Rudyard Kipling, 1899
It’s not going to happen. International organisations are caught in a catch-22. If the votes are weighted for, say, GDP, all the decisions are made in the West. If it is one country, one vote, the whole thing spirals into anti-Americanism and rampant corruption. It comes back to the core problem that homo sapiens sapiens is a complex mixture of good and evil and ain’t nothing going to change that so we have to work with it and muddle through as best we can.
Meanwhile, one thing which is happening is a revolution in the way countries wage war. Technology has always played a key role. The Egyptians had no chance when the Assyrians arrived with their horse-drawn chariots. Nobody could withstand the professionalism of Alexander the Great’s armies, and for centuries, the Roman legions were invincible. In the early Middle Ages, Genghis Khan’s mobile armies and a system which made every tribesman a soldier made them unbeatable until they encountered the thick forests of northern Europe. Machine guns and dreadnoughts helped the British conquer a large chunk of the globe, and the German tanks with blitzkrieg rapidly overwhelmed continental Europe.

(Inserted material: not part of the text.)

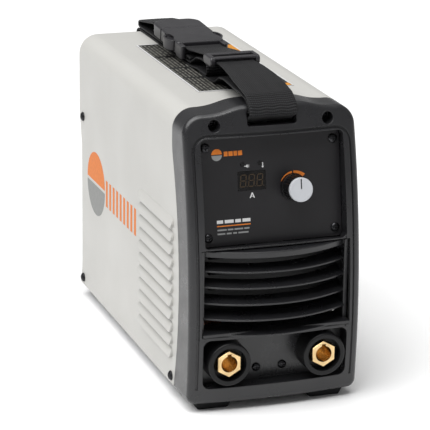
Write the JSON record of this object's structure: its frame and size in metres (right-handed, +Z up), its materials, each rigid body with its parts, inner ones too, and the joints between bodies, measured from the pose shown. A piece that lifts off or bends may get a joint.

After a nuclear stalemate between the great powers which has dominated my lifetime, I suspect we are on the brink of a new order. The problem with the nuclear deterrent is that to use it is to commit suicide, so its deterrence value is heavily qualified. It doesn’t stop the Russians from attacking Ukraine because a First Strike is unthinkable in any circumstances.
This emphasises a more flexible response, great intelligence (as in CIA, MI5), and the ability, if needed, to manufacture munitions in quantities that the enemy cannot match. This, in turn, means flexible manufacturing, the ability to switch from making cars to armoured vehicles, drones or whatever at the stroke of a key, which in turn requires unbelievable compute power, an avalanche of data, great software and deep pockets.
What Trump has done, which has changed everything, is show that America is prepared to use its overwhelming power in pursuit of foreign policy objectives. It resembles the famous gunboat diplomacy of the British in the 19th century. Trump is telling his enemies that if they don’t negotiate, he will use America’s vastly superior military capability to achieve his objectives.
This is a stunning development that will only work if America possesses overwhelming military superiority. Bottom line, we are entering an era when new age defence contractors could experience staggering growth, especially as America exports its new capabilities to its allies around the globe.
Several years ago, Alphabet/ Google, persuaded by its happy clappy California peace and love employees, refused to help the American military achieve its goals. Palantir stepped in to pick up the challenge with a transformational impact on its business.
Now the mood is changing, and the guys at Google have become gung-ho patriots swearing death and violence to America’s enemies just like Alex Karp at Palantir. I guess that all the mega caps are going to line up behind Trump in helping America wield a big stick. This is not necessarily because they have suddenly become warmongers. They may have realised that true deterrence comes from military superiority, not from impotence in the face of the bad guys.
We enjoy peace and freedom in the West because we, and in particular, America, excel at all levels of warfare and have an unrivalled ability to strike our enemies. They are not standing still, as we can see from Iran’s ability to penetrate Israel’s Iron Dome with its missiles, Russia’s growing effectiveness in the war with Ukraine and the certainty that China is pursuing its military ambitions as aggressively as it can.
In a rumbling under the surface sense, the world is at war, and this will present massive investment opportunities to alert investors. These will come in the form of exciting shares like Palantir, IPOs of defence contractors like Anduril, which are surely coming, and, I suspect, the emergence of military capabilities as significant new businesses for the Mega Caps.

Meanwhile, the US stock market, the only one that matters in the 21st century because of its firm belief in Adam Smith and shareholder capitalism and the incredible dynamism of Americans in advancing the technology revolution, is simmering nicely.
I am watching the chart above closely, although I am already bullish and keen on all my Terrible Thirteen stocks, which are leading the market higher. The chart of the Nasdaq 100 Technology Sector index looks similar to the Nvidia chart, which is not surprising given that Nvidia IS the technology revolution.
What I might do since I am superstitious is immediately make my list the Fabulous Fourteen by adding QQQ3, it’s an ETF, but it is also a share, and the chart looks promising.

QQQ3 would be a good choice for my daily $-cost-averaging strategy. It frequently falls, and it frequently doubles, so plenty of opportunities for buying and selling. The drawback is that you have to buy the shares without additional leverage in a share account, so profits would be taxable.
Intriguingly, some of my favourite shares, Nvidia, Palantir, Coreweave and Sezzle have similar share prices, broadly around $150, so it will be easy to see who is outperforming who. No harm in owning all of them to enjoy the race even more.